View inside the pilot CO2 capture plant at Staudinger Power Station in Grosskrotzenburg near Hanau, Germany.
Siemens Energy completed the first test phase of its carbon dioxide capture process in a pilot facility at the Staudinger power plant, owned and operated by E.ON. In the first test phase, process efficiency, long-term chemical stability of the scrubbing agent, and emissions were investigated in the pilot facility under real power plant conditions.
After more than 3000 operating hours since the facility was commissioned in September 2009, Siemens demonstrated that the post-combustion capture process achieves a carbon dioxide capture efficiency of over 90 percent with practically zero solvent emissions.
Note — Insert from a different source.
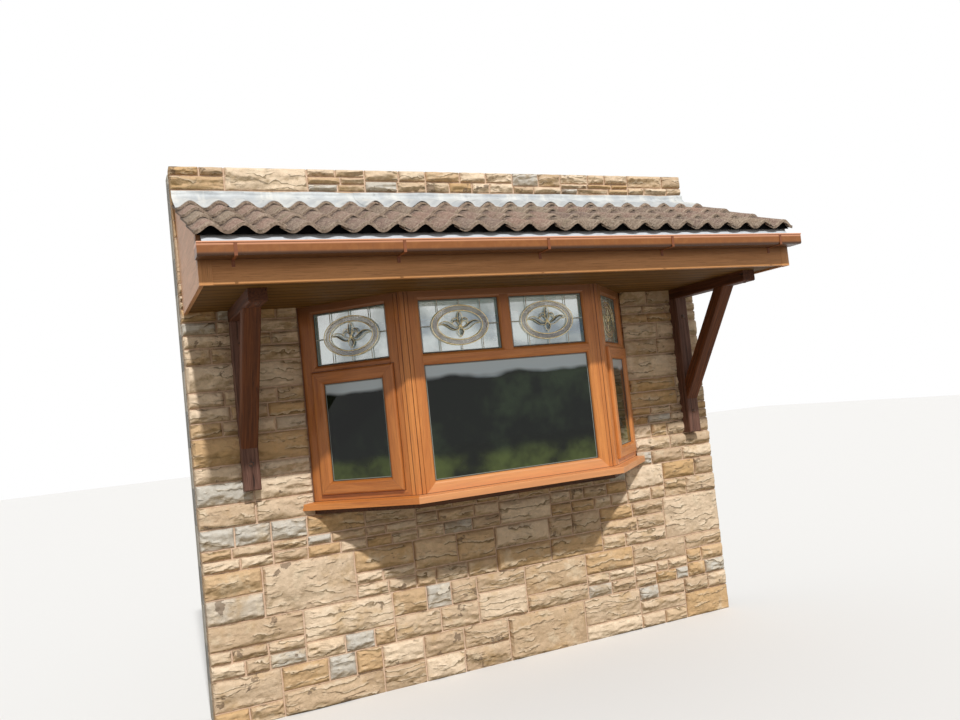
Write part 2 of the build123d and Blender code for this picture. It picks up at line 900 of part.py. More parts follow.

According to the company, the high level of stability of the solvent and the low losses will have a positive impact on the operating costs of carbon capture facilities. Since the scrubbing agent, an aqueous amino acid salt solution, is non-volatile, there are practically no solvent emissions at the outlet of the capture facility.
In contrast to conventional carbon capture processes, such as those using amines, the Siemens PostCap process does not require any complex downstream scrubbing of the flue gas after the capture of the carbon dioxide.
The pilot project at Staudinger power plant is sponsored by E.ON and the German Federal Ministry of Economics and Technology within the framework of the COORETEC Initiative. This initiative is part of Germany”s 5th Energy Research Program, titled “Innovation and New Energy Technologies,” which promotes research into and the development of low-carbon power plant technologies.